** Request **
Print exactly what the entries say, line by line, from the first line down to the one with "return material", inclusive.

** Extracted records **
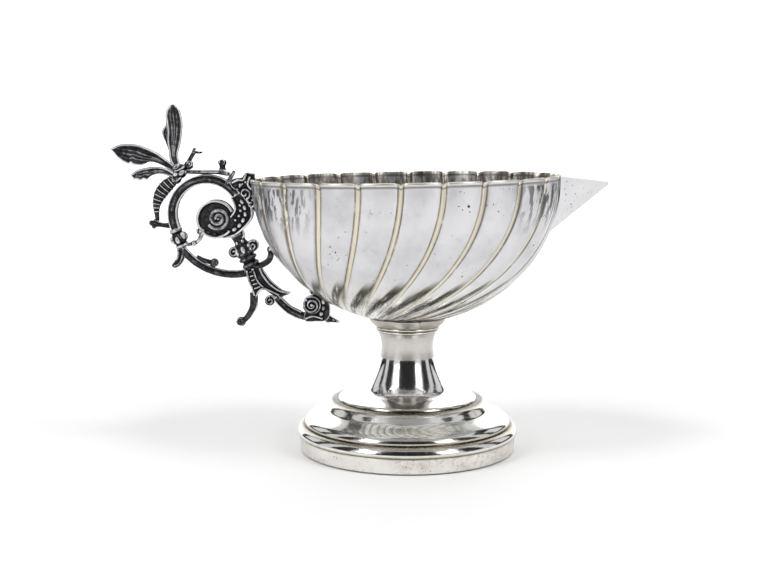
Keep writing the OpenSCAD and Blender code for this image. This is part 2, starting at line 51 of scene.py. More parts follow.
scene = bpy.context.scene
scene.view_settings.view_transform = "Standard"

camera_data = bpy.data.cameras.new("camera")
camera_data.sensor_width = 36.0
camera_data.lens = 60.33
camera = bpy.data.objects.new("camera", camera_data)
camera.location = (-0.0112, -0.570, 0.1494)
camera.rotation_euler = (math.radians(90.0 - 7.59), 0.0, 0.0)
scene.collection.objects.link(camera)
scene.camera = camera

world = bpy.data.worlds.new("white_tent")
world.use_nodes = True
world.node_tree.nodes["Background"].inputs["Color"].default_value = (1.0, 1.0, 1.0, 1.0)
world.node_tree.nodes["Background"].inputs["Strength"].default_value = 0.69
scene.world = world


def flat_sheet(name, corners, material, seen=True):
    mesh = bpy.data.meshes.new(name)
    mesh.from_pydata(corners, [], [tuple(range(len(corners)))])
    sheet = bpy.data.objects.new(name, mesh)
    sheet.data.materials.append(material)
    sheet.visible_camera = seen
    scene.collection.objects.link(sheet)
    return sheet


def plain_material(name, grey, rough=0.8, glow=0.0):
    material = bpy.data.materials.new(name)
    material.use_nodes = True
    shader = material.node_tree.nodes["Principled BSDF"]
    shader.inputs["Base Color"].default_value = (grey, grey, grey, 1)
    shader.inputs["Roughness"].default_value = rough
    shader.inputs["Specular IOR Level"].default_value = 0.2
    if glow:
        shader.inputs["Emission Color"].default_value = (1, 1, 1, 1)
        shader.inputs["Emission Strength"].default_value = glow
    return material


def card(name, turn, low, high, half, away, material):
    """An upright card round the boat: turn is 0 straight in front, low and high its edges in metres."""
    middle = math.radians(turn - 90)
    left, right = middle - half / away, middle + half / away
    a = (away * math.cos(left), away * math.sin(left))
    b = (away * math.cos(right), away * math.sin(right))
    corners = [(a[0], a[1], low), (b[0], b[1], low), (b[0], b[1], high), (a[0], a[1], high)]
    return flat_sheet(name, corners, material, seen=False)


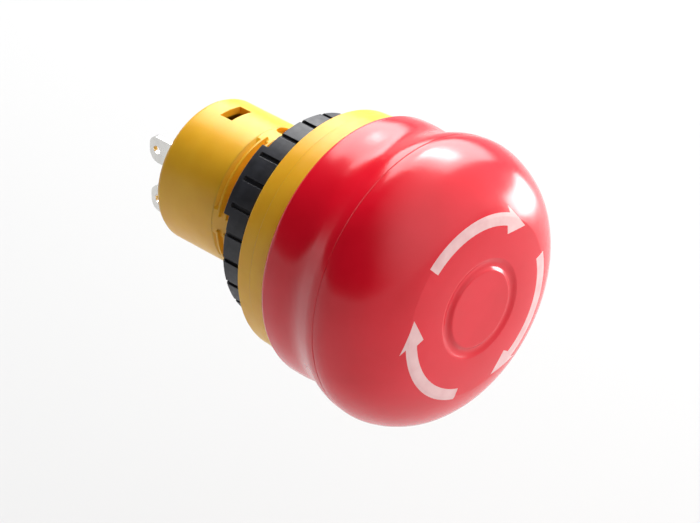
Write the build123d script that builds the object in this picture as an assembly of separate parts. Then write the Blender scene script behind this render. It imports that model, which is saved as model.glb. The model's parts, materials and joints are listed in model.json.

** Answer to this exercise **
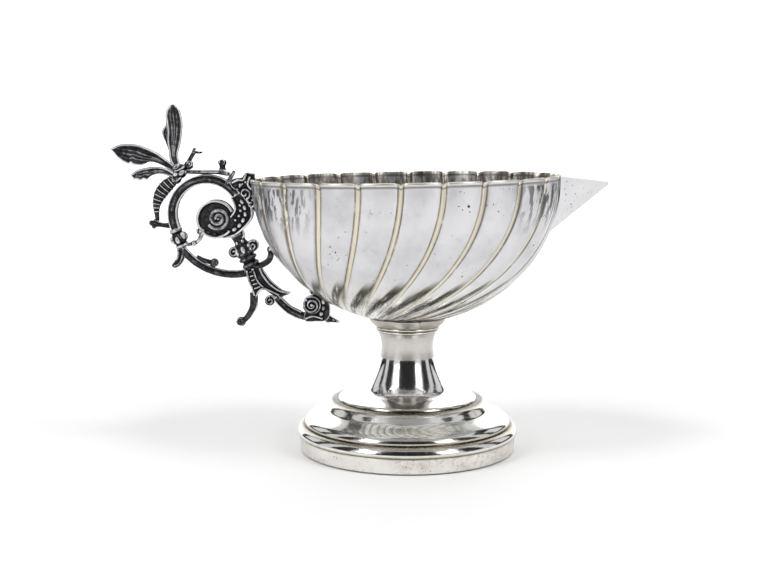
Keep writing the OpenSCAD and Blender code for this image. This is part 2, starting at line 51 of scene.py. More parts follow.
scene = bpy.context.scene
scene.view_settings.view_transform = "Standard"

camera_data = bpy.data.cameras.new("camera")
camera_data.sensor_width = 36.0
camera_data.lens = 60.33
camera = bpy.data.objects.new("camera", camera_data)
camera.location = (-0.0112, -0.570, 0.1494)
camera.rotation_euler = (math.radians(90.0 - 7.59), 0.0, 0.0)
scene.collection.objects.link(camera)
scene.camera = camera

world = bpy.data.worlds.new("white_tent")
world.use_nodes = True
world.node_tree.nodes["Background"].inputs["Color"].default_value = (1.0, 1.0, 1.0, 1.0)
world.node_tree.nodes["Background"].inputs["Strength"].default_value = 0.69
scene.world = world


def flat_sheet(name, corners, material, seen=True):
    mesh = bpy.data.meshes.new(name)
    mesh.from_pydata(corners, [], [tuple(range(len(corners)))])
    sheet = bpy.data.objects.new(name, mesh)
    sheet.data.materials.append(material)
    sheet.visible_camera = seen
    scene.collection.objects.link(sheet)
    return sheet


def plain_material(name, grey, rough=0.8, glow=0.0):
    material = bpy.data.materials.new(name)
    material.use_nodes = True
    shader = material.node_tree.nodes["Principled BSDF"]
    shader.inputs["Base Color"].default_value = (grey, grey, grey, 1)
    shader.inputs["Roughness"].default_value = rough
    shader.inputs["Specular IOR Level"].default_value = 0.2
    if glow:
        shader.inputs["Emission Color"].default_value = (1, 1, 1, 1)
        shader.inputs["Emission Strength"].default_value = glow
    return material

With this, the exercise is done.